Repeat the whole listing below, word for word.

(Modeling code records)

* start *

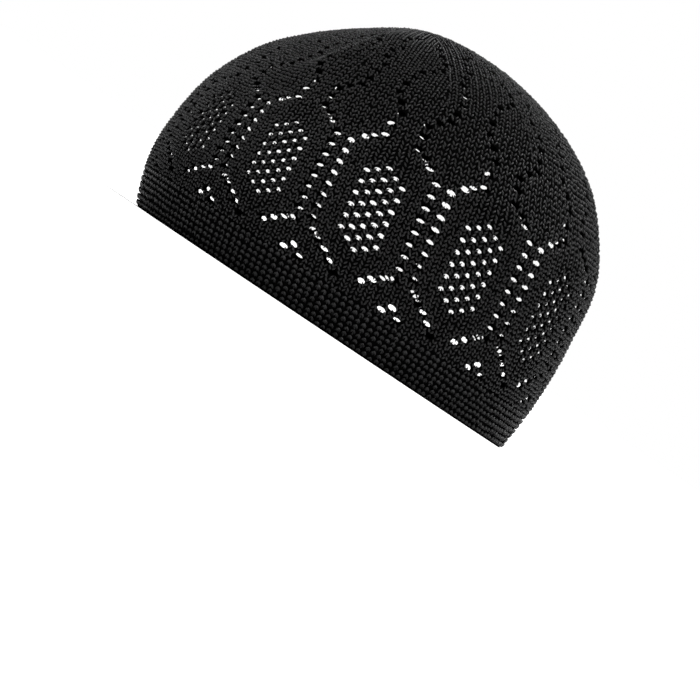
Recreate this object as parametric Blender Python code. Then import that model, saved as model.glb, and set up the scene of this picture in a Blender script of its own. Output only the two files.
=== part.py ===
"""Knitted kufi: a close fitting skull cap, knitted in the round in one black yarn.

The cap stands on its rim. X runs from the forehead (-X) to the nape (+X), Y across, Z up,
and the origin is on the table under the middle of the cap. Lengths in the tables below are
millimetres, and SCALE turns them into Blender's metres.

Two pieces: a ridged garter band round the rim, and the openwork crown above it. Both follow
one smooth form, which section() reads from the SECTIONS table.
"""
import math
from collections import namedtuple

import bmesh
import bpy
from mathutils import Vector

SCALE = 0.001

# The form of the cap.
# One row for each course of the knitting that sets the form. share runs along a wale, from
# 0 at the rim to 1 at the centre of the crown. side_lift raises the course at the ears above
# the straight line from front to back, and side_lean swings it towards the forehead there.
Section = namedtuple(
    "Section", "share front_x front_z back_x back_z half_width side_lift side_lean")
SECTIONS = (
    Section(0.00, -92.9, 0.0, 99.6, 0.0, 74.0, 0.0, -0.2),
    Section(0.10, -99.4, 17.5, 101.3, 18.5, 77.5, 0.3, -0.1),
    Section(0.28, -101.0, 43.5, 99.9, 54.0, 79.0, 3.7, 2.9),
    Section(0.46, -96.0, 69.5, 92.1, 89.0, 73.5, 8.2, 5.6),
    Section(0.60, -85.2, 90.0, 68.8, 117.3, 63.0, 10.6, 6.4),
    Section(0.74, -69.9, 106.3, 34.1, 133.8, 47.5, 9.0, 7.0),
    Section(0.88, -52.3, 120.2, -3.8, 138.0, 24.5, 4.9, 7.6),
    Section(1.00, -35.4, 130.3, -35.4, 130.3, 0.0, 0.0, 7.6),
)
# How far the wales are shifted round the form between the forehead, the ears and the nape.
EVEN_SPACING = 0.004

# The soft fold beside the top of the forehead, on the side that faces -Y. A low ridge runs up
# the crown, and the knitting drops behind it towards the forehead and slowly comes back.
FOLD_DEPTH = 2.0
FOLD_RIDGE = 3.4
FOLD_LOW_ANGLE = math.radians(55)
FOLD_TURN = math.radians(80)
FOLD_LOW_SHARE = 0.58
FOLD_RIDGE_REACH = math.radians(24)
FOLD_EDGE = math.radians(9)
FOLD_REACH = math.radians(34)
FOLD_FADE_IN = (0.50, 0.64)
FOLD_FADE_OUT = (0.72, 0.86)

# The knitting.
WALE_LENGTH = 178.0
BAND_SHARE = 0.10
JOINT_GAP = 0.3
CROWN_WALL = 2.0
BAND_RIDGES = 7
BAND_WALL = 3.4
BAND_GROOVE = 0.7
BAND_INNER_STEPS = 6
RIM_INSET = 0.6

# The lace: one lozenge of net in each of the twelve hexagons round the crown.
REPEATS = 12
SEGMENTS_PER_REPEAT = 6
SEGMENTS = REPEATS * SEGMENTS_PER_REPEAT
NET_ROW = 0.03
NET_FIRST_ROW = 0.205
NET_ROWS = 7
GAP_WIDTH = math.radians(2.7)
GAP_HEIGHT = 0.0155
CROWN_SHARES_BELOW_NET = (0.152,)
CROWN_SHARES_ABOVE_NET = (0.47, 0.53, 0.59, 0.65, 0.71, 0.77)
# Rings near the centre of the crown, with fewer and fewer corners.
CROWN_TOP_RINGS = ((0.83, SEGMENTS // 2), (0.89, SEGMENTS // 2), (0.95, SEGMENTS // 4))

# Step for reading slopes off the form, in shares and in radians.
SLOPE_STEP = 0.002

# The yarn: colour and roughness.
BAND_YARN = ((0.012, 0.012, 0.013), 0.78)
CROWN_YARN = ((0.014, 0.014, 0.015), 0.75)


def column(name):
    """One column of the SECTIONS table."""
    return [getattr(row, name) for row in SECTIONS]


def column_slopes(values):
    """Slope of a column at each row, for a smooth curve through its values."""
    shares = column("share")
    steps = [b - a for a, b in zip(shares, shares[1:])]
    rises = [(b - a) / step for a, b, step in zip(values, values[1:], steps)]
    slopes = [0.0] * len(values)
    for i in range(1, len(values) - 1):
        before, after = steps[i - 1], steps[i]
        slopes[i] = (rises[i - 1] * after + rises[i] * before) / (before + after)
    slopes[0] = (3 * rises[0] - slopes[1]) / 2
    slopes[-1] = (3 * rises[-1] - slopes[-2]) / 2
    return slopes


TABLE = {name: (column(name), column_slopes(column(name))) for name in Section._fields}


def smooth_value(name, share):
    """Value of a column at any share, on a cubic through the rows."""
    shares = TABLE["share"][0]
    values, slopes = TABLE[name]
    row = max(i for i in range(len(shares) - 1) if shares[i] <= share or i == 0)
    width = shares[row + 1] - shares[row]
    t = (share - shares[row]) / width
    return (
        (2 * t ** 3 - 3 * t ** 2 + 1) * values[row]
        + (t ** 3 - 2 * t ** 2 + t) * width * slopes[row]
        + (3 * t ** 2 - 2 * t ** 3) * values[row + 1]
        + (t ** 3 - t ** 2) * width * slopes[row + 1]
    )


def section(share):
    """The form's sizes at one course."""
    return Section(*(smooth_value(name, share) for name in Section._fields))


def ease(low, high, value):
    """0 below low, 1 above high, smooth between them."""
    t = min(max((value - low) / (high - low), 0.0), 1.0)
    return t * t * (3 - 2 * t)


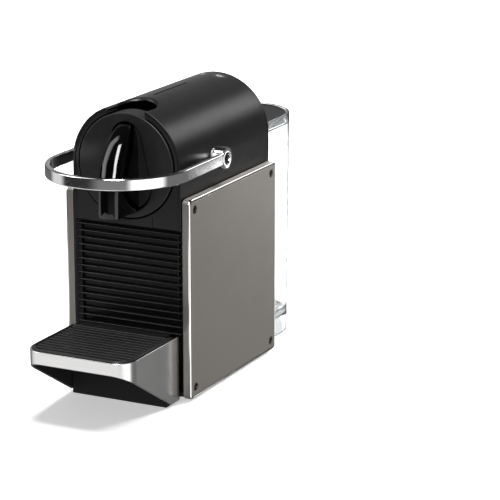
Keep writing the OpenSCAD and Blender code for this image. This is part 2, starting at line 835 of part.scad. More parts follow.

* end *

### Task solution
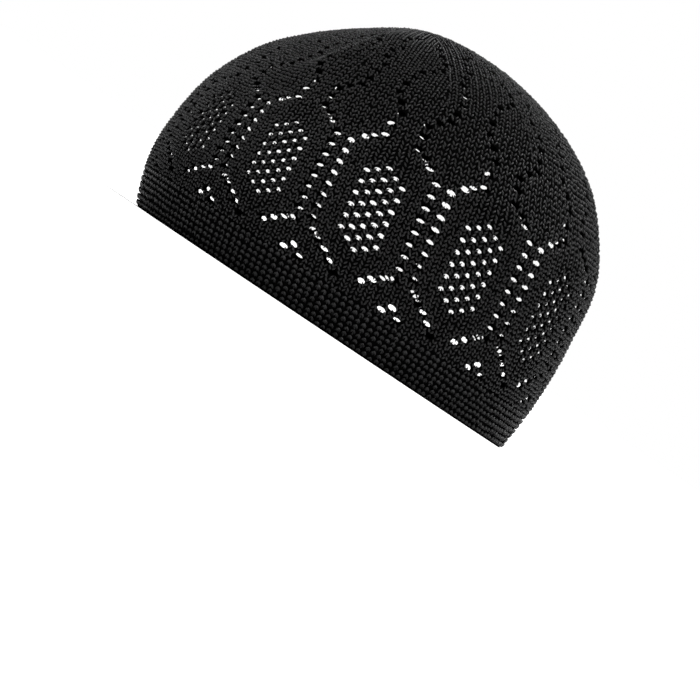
Recreate this object as parametric Blender Python code. Then import that model, saved as model.glb, and set up the scene of this picture in a Blender script of its own. Output only the two files.
=== part.py ===
"""Knitted kufi: a close fitting skull cap, knitted in the round in one black yarn.

The cap stands on its rim. X runs from the forehead (-X) to the nape (+X), Y across, Z up,
and the origin is on the table under the middle of the cap. Lengths in the tables below are
millimetres, and SCALE turns them into Blender's metres.

Two pieces: a ridged garter band round the rim, and the openwork crown above it. Both follow
one smooth form, which section() reads from the SECTIONS table.
"""
import math
from collections import namedtuple

import bmesh
import bpy
from mathutils import Vector

SCALE = 0.001

# The form of the cap.
# One row for each course of the knitting that sets the form. share runs along a wale, from
# 0 at the rim to 1 at the centre of the crown. side_lift raises the course at the ears above
# the straight line from front to back, and side_lean swings it towards the forehead there.
Section = namedtuple(
    "Section", "share front_x front_z back_x back_z half_width side_lift side_lean")
SECTIONS = (
    Section(0.00, -92.9, 0.0, 99.6, 0.0, 74.0, 0.0, -0.2),
    Section(0.10, -99.4, 17.5, 101.3, 18.5, 77.5, 0.3, -0.1),
    Section(0.28, -101.0, 43.5, 99.9, 54.0, 79.0, 3.7, 2.9),
    Section(0.46, -96.0, 69.5, 92.1, 89.0, 73.5, 8.2, 5.6),
    Section(0.60, -85.2, 90.0, 68.8, 117.3, 63.0, 10.6, 6.4),
    Section(0.74, -69.9, 106.3, 34.1, 133.8, 47.5, 9.0, 7.0),
    Section(0.88, -52.3, 120.2, -3.8, 138.0, 24.5, 4.9, 7.6),
    Section(1.00, -35.4, 130.3, -35.4, 130.3, 0.0, 0.0, 7.6),
)
# How far the wales are shifted round the form between the forehead, the ears and the nape.
EVEN_SPACING = 0.004

# The soft fold beside the top of the forehead, on the side that faces -Y. A low ridge runs up
# the crown, and the knitting drops behind it towards the forehead and slowly comes back.
FOLD_DEPTH = 2.0
FOLD_RIDGE = 3.4
FOLD_LOW_ANGLE = math.radians(55)
FOLD_TURN = math.radians(80)
FOLD_LOW_SHARE = 0.58
FOLD_RIDGE_REACH = math.radians(24)
FOLD_EDGE = math.radians(9)
FOLD_REACH = math.radians(34)
FOLD_FADE_IN = (0.50, 0.64)
FOLD_FADE_OUT = (0.72, 0.86)

# The knitting.
WALE_LENGTH = 178.0
BAND_SHARE = 0.10
JOINT_GAP = 0.3
CROWN_WALL = 2.0
BAND_RIDGES = 7
BAND_WALL = 3.4
BAND_GROOVE = 0.7
BAND_INNER_STEPS = 6
RIM_INSET = 0.6

# The lace: one lozenge of net in each of the twelve hexagons round the crown.
REPEATS = 12
SEGMENTS_PER_REPEAT = 6
SEGMENTS = REPEATS * SEGMENTS_PER_REPEAT
NET_ROW = 0.03
NET_FIRST_ROW = 0.205
NET_ROWS = 7
GAP_WIDTH = math.radians(2.7)
GAP_HEIGHT = 0.0155
CROWN_SHARES_BELOW_NET = (0.152,)
CROWN_SHARES_ABOVE_NET = (0.47, 0.53, 0.59, 0.65, 0.71, 0.77)
# Rings near the centre of the crown, with fewer and fewer corners.
CROWN_TOP_RINGS = ((0.83, SEGMENTS // 2), (0.89, SEGMENTS // 2), (0.95, SEGMENTS // 4))

# Step for reading slopes off the form, in shares and in radians.
SLOPE_STEP = 0.002

# The yarn: colour and roughness.
BAND_YARN = ((0.012, 0.012, 0.013), 0.78)
CROWN_YARN = ((0.014, 0.014, 0.015), 0.75)


def column(name):
    """One column of the SECTIONS table."""
    return [getattr(row, name) for row in SECTIONS]


def column_slopes(values):
    """Slope of a column at each row, for a smooth curve through its values."""
    shares = column("share")
    steps = [b - a for a, b in zip(shares, shares[1:])]
    rises = [(b - a) / step for a, b, step in zip(values, values[1:], steps)]
    slopes = [0.0] * len(values)
    for i in range(1, len(values) - 1):
        before, after = steps[i - 1], steps[i]
        slopes[i] = (rises[i - 1] * after + rises[i] * before) / (before + after)
    slopes[0] = (3 * rises[0] - slopes[1]) / 2
    slopes[-1] = (3 * rises[-1] - slopes[-2]) / 2
    return slopes


TABLE = {name: (column(name), column_slopes(column(name))) for name in Section._fields}


def smooth_value(name, share):
    """Value of a column at any share, on a cubic through the rows."""
    shares = TABLE["share"][0]
    values, slopes = TABLE[name]
    row = max(i for i in range(len(shares) - 1) if shares[i] <= share or i == 0)
    width = shares[row + 1] - shares[row]
    t = (share - shares[row]) / width
    return (
        (2 * t ** 3 - 3 * t ** 2 + 1) * values[row]
        + (t ** 3 - 2 * t ** 2 + t) * width * slopes[row]
        + (3 * t ** 2 - 2 * t ** 3) * values[row + 1]
        + (t ** 3 - t ** 2) * width * slopes[row + 1]
    )


def section(share):
    """The form's sizes at one course."""
    return Section(*(smooth_value(name, share) for name in Section._fields))


def ease(low, high, value):
    """0 below low, 1 above high, smooth between them."""
    t = min(max((value - low) / (high - low), 0.0), 1.0)
    return t * t * (3 - 2 * t)


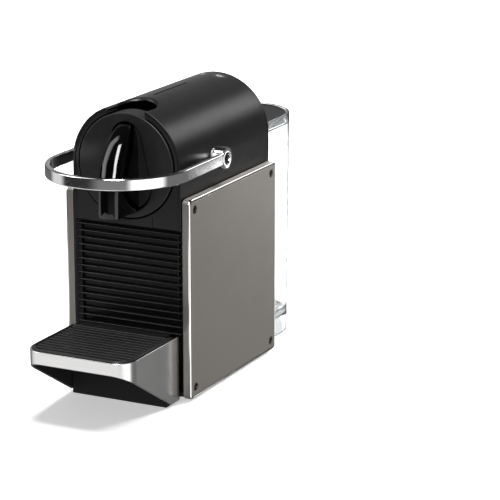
Keep writing the OpenSCAD and Blender code for this image. This is part 2, starting at line 835 of part.scad. More parts follow.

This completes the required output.